The Gila River Indian Community is made up of two distinct Tribes — the Akimel O’otham, which means “the people of the water,” and the Pee-Posh, or the Maricopa. The-Pee Posh originally came from the Colorado River, and when they arrived in the area that is now metropolitan Phoenix, they settled there, forming a military alliance with the Akimel O’otham. Today, the two Tribes still exist within the 23,000-member Gila River Indian Community, each retaining its own distinct language, culture and ceremonies.
The Gila River Indian Community continues to care for and preserve the area’s rivers and waterways. The Community has “made great strides” toward healing the Rio Salado, which is the largest tributary of the Gila River, winding through the Valley, touching six cities and two Native communities: Gila River and Salt River.
The Gila River Indian Community has added an interpretive trail, an aquifer-recharge program and restoration of riparian areas along Rio Salado, GRIC Gov. Stephen Roe Lewis has said. Central Arizona’s rivers “are not only sacred to us, but are important to the non-Indians who live and visit central Arizona,” Gov. Lewis noted.

The grand vision for Rio Reimagined is to transform a desolate riverbed into a thriving urban asset. Rio Reimagined will infuse vitality and opportunity along Rio Salado’s riverbanks. (RioReimagined.org)
For the GRIC, protecting, preserving and maintaining their legal rights to the water has been an upstream battle for centuries — and yet always a deeply entrenched commitment. The Gila River was the Tribes’ lifeblood. When the water was diverted more than 150 years ago, the Community’s agriculture-based economy collapsed, and they were pushed almost to the edge of extinction. It wouldn’t be until 2004 that their water rights would be restored. With more than 25 percent of Colorado River water part of the Tribe’s entitlement, they’ve restored farming and agriculture, and are today building a modern, state-of-the-art irrigation system.
“That was devastating to us, because we were historically agricultural and farmers,” Governor Lewis told Native Business. “We traced ourselves to the Hohokam civilization, which inhabited current metropolitan Phoenix for thousands of years. Their ancient canal system is one of the most sophisticated architectural engineering feats that rivals even the Egyptian canals of the Nile Valley.”

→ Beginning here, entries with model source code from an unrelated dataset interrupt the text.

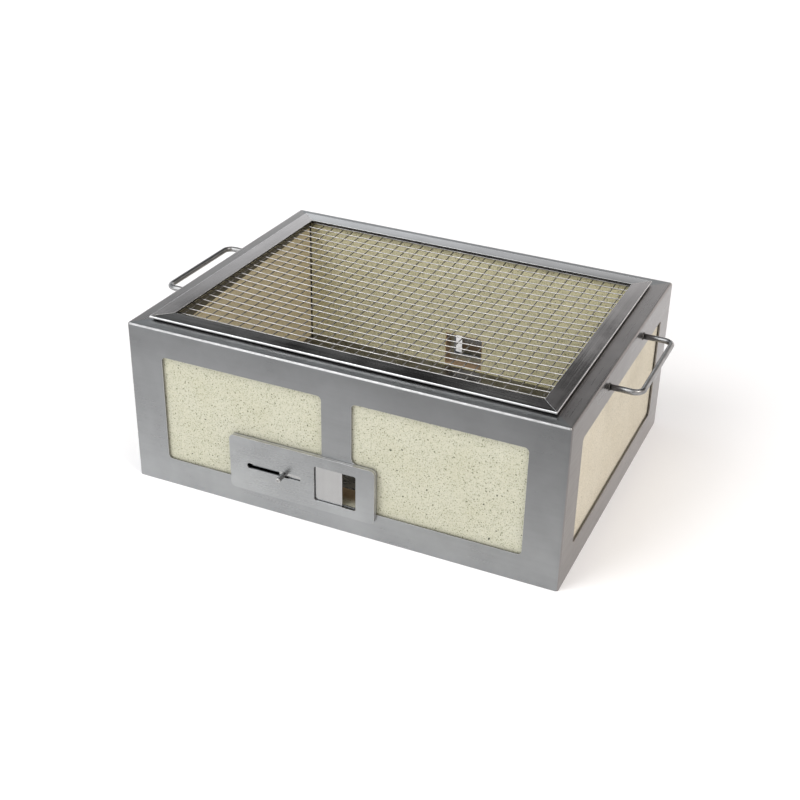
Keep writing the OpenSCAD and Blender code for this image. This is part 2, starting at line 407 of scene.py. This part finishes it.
def wall_tone(s, position, fade, drift, flange):
    """Painted light and shade on sheet steel by place. fade is a height and the tone there, reached
    from full tone at FADE_START: painted shade that darkens the walls upwards.
    drift is an axis, two places on it and the tones there: a painted gradient of light along it.
    flange is the painted tone of the case's top instead."""
    tone = s.remap(position[2], FADE_START, fade[0], 1.0, fade[1]) if fade else 1.0
    if drift:
        tone = s.product(tone, s.remap(position[drift[0]], *drift[1:]))
    if flange:
        on_top = s.math("GREATER_THAN", position[2], case_high.z - FLANGE_DEPTH)
        off_top = s.math("SUBTRACT", 1.0, on_top)
        tone = s.math("ADD", s.product(tone, off_top), s.product(on_top, flange))
    return tone


def behind_cover(s, position):
    """Mask of the long walls' steel behind the front vent's cover."""
    middle = (cover_low.x + cover_high.x) / 2
    half = (cover_high.x - cover_low.x) / 2
    return s.product(
        s.math("LESS_THAN", s.distance(position[0], middle), half),
        s.math("LESS_THAN", position[2], cover_high.z - COVER_R),
        s.math("GREATER_THAN", position[2], RAIL_H),
    )


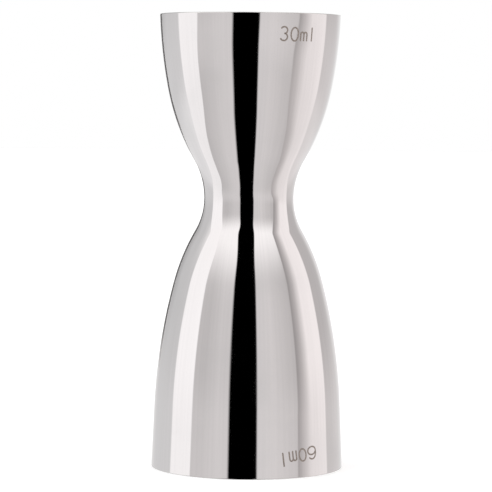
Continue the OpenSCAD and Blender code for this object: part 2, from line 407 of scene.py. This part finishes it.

Gov. Lewis knows the history firsthand. His father, Rodney Lewis was the Community’s first attorney, and when he passed away in 2018, at the age of 77, a headline in the Arizona Republic referred to him as “Tribal trailblazer” and “a force behind [the] landmark water settlement.” Rodney Lewis was the first Native American to pass the bar in Arizona and the first Native American to argue a case — which he won — before the United States Supreme Court. His advocacy and legal representation led to the passage of the historic Arizona Water Settlements Act.
For Governor Lewis, his father’s example provides a perspective of the past that he uses to anchor his own leadership for the future. “My father was really a trailblazer and a visionary with regards to water and to protecting our sovereignty,” Governor Lewis said in an interview with Native Business. “He was there at the table negotiating the first compacts with Tribes in Arizona in the 1990s, and he saw economic development as really one of those engines that would sustain us for the future.”
“I see myself as being a caretaker of all my father’s work and his decisions, and being a defender of all the achievements that my father had so dearly fought for,” Lewis continued.
That entails playing an essential role in the Rio Reimagined partnership. Gila River and partners will also restore infrastructure to protect the surrounding areas from 100- and 500-year flooding events — just as the Hohokam people (of whom the Gila River and Salt River people descend) carved millennia and centuries ago.
READ MORE: Infrastructure and Tribal Resistance to Catastrophe: How the Hohokam Survived
The Hohokam
The Gila River Indian Community traces its roots to the Hohokam — a Tribal people who inhabited the Phoenix basin along the Gila and Salt Rivers for over 1,400 years, irrigating and sustaining their crops in desert conditions using a system of canals. But these were no ordinary canals. The Hohokam’s network of waterways was the most sophisticated system north of Peru. The Hohokam’s water routes inspired Arizona’s modern-day infrastructure, and will continue to be the framework for inspiration as it pertains to Rio Reimagined.
For the Hohokam, the canals were everything. Without irrigation, there would be no crops in the arid desert; without crops, the people might starve. Archaeologists have found evidence that the Hohokam responded to floods as a community, teaming together to repair the canals and get their society functioning again.
Modern-day infrastructure follows the framework of the canals originally constructed by the Hohokam — and the Rio Reimagined restoration project will honor the ingenuity and wisdom of the Valley’s original people, the Hohokam.
“Some of these canals have been dated to be over a thousand years old,” Gov. Lewis told Native Business. “That gives you a perspective on how long we have been a part of this land here.”